The longer your property remains for sale, the more important communication becomes. Keep in regular contact. Ask for feedback and new suggestions to attract viewings and offers. A good agent won’t just sit back and wait – and if they do it is a warning sign. Perhaps you should start considering going multi-agent or changing agents?

When offers come in it is the moment where the relationship you have built with your agent will be tested. You need to trust each other, which in this context means understanding each other’s motivations. You’ll never lean on your agent’s experience harder than when you need to decide to accept an offer or not.

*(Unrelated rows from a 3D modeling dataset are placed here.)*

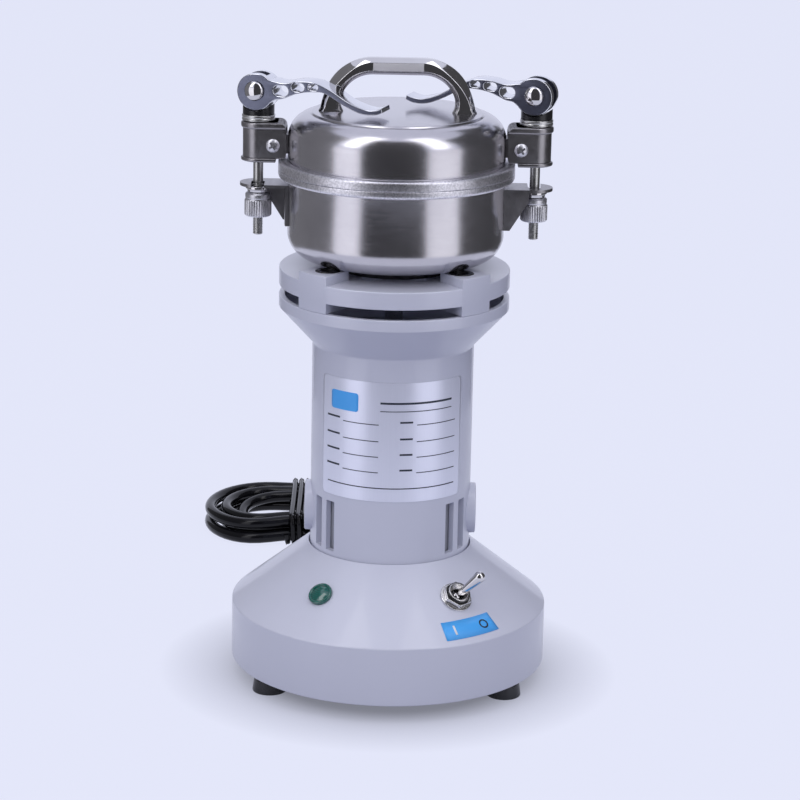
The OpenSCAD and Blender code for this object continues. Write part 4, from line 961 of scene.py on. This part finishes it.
def bowl_cushion():
    add_on(turned("bowl_cushion", [
        (27.8, Z_STEP + 0.02), (29.6, Z_STEP + 0.02, 0.3), (29.6, Z_BOWL - 0.1, 0.5),
        (27.8, Z_BOWL - 0.1, 0.3)]), RUBBER)


def grommets():
    corners = [(3.4, Z_PAD - 3), (6.15, Z_PAD - 3), (6.15, Z_PAD, 0.2), (5.8, Z_PAD + 0.4, 0.3),
               (3.4, Z_PAD + 0.4, 0.5)]
    rings = [turned("grommet", corners, 4, around(a, GROMMET_REACH), 48) for a in PAD_MIDDLES]
    stand_for(joined("grommets", rings), RUBBER, "seat_grommets")


# Bowl and lid: spun sheet with rolled flanges

BOWL_ROUND = 12.7
BOWL_IN = BOWL_R - SHEET_T
BEAD_R = 1.9
LID_ROUND = 12
STEP_DROP = 0.9
ROUND_POINTS = 20


def bowl():
    corner = BOWL_R - BOWL_ROUND
    profile = (
        [(9, Z_BOWL)] + arc(corner, Z_BOWL + BOWL_ROUND, BOWL_ROUND, -90, 0, ROUND_POINTS)
        + arc(BOWL_R + 0.5, Z_FLANGE - 0.5, 0.5, 180, 90, 3) + [(BOWL_IN, Z_FLANGE)]
        + arc(corner, Z_BOWL + BOWL_ROUND, BOWL_ROUND - SHEET_T, 0, -90, ROUND_POINTS)
        + [(9, Z_BOWL + SHEET_T)])
    bead = [(BOWL_IN, Z_FLANGE), (FLANGE_R, Z_FLANGE, BEAD_R), (FLANGE_R, Z_MOUTH, 0.7),
            (BOWL_IN, Z_MOUTH, 0.4)]
    stand_for(lathe("bowl_shell", profile, HERE, SPUN_STEPS), STEEL, "bowl")
    add_on(turned("bowl_flange", bead, 8, steps=SPUN_STEPS), BEAD)


def lid():
    corner = BOWL_R - LID_ROUND
    step = Z_TOP - STEP_DROP
    shoulder = step - LID_ROUND
    edge = Z_MOUTH + 0.06
    profile = (
        [(BOWL_IN, Z_LID_WALL - 1), (BOWL_R, Z_LID_WALL - 1)]
        + arc(corner, shoulder, LID_ROUND, 0, 90, ROUND_POINTS) + [(LID_STEP_R + 0.2, step)]
        + arc(LID_STEP_R - 1.0, step, STEP_DROP, 30, 90, 5)
        + [(0, Z_TOP), (0, Z_TOP - SHEET_T), (LID_STEP_R, Z_TOP - SHEET_T)]
        + arc(corner, shoulder, LID_ROUND - SHEET_T, 90, 0, ROUND_POINTS))
    bead = [
        (BOWL_IN, Z_LID, 0.3), (FLANGE_R - 1.6, Z_LID, 0.1), (FLANGE_R - 1.3, edge, 0.1),
        (FLANGE_R, edge, 0.35), (FLANGE_R, Z_LID_WALL, 2.3), (BOWL_R + 0.9, Z_LID_WALL, 0.6),
        (BOWL_R - 0.3, Z_LID_WALL - 0.7, 0.3), (BOWL_IN, Z_LID_WALL - 0.7)]
    stand_for(lathe("lid_dome", profile, HERE, SPUN_STEPS), STEEL, "lid_shell")
    add_on(turned("lid_flange", bead, 8, steps=SPUN_STEPS), BEAD, "lid")


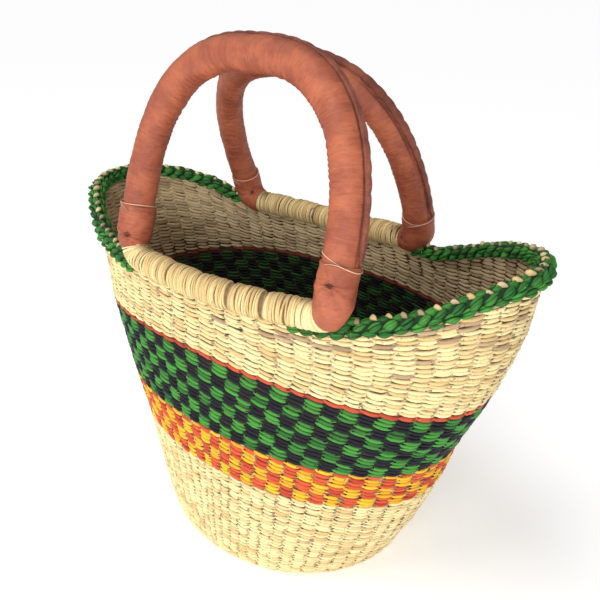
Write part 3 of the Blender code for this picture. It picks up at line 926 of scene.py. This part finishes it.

There is sometimes the suspicion that the agent might prefer a quick, sure commission than the chance of a slightly higher one, even if the vendor might prefer to wait. (Agents sometimes refer to them, fairly or not, as “stubborn vendors”.) This is where trust is critical. If your agent tells you that you are not likely to get a better offer, you need to know they are not just wanting a quick commission. If you can’t trust your agent’s advice on this, you are not with the right agent. Even more important, in this situation, is to trust your own judgement. If you want to wait, wait. (Unless you’re a wild optimist and everyone you know is telling you to accept the offer, that is.)

Problems

Sometimes things go wrong – not least because roughly one in three house sales in the UK fall through (more in England, less in Scotland, where the law is different). Various trade bodies have their own codes of conduct, but there is as yet nothing statutory. (The Property Ombudsman published a draft Code of Practice in June 2019 but of the time of writing the government had not responded; it is worth reading though if you want to get a sense of how a good agent should behave.)

If you do encounter problems the first step is to complain to the agent and give them an opportunity to put things right. If that does not work, the agent must belong to one of two schemes. Find out which, then contact either the Property Ombudsman Ltd (www.tpos.co.uk) or the Property Redress Scheme (www.theprs.co.uk). Both have formal procedures for resolving disputes.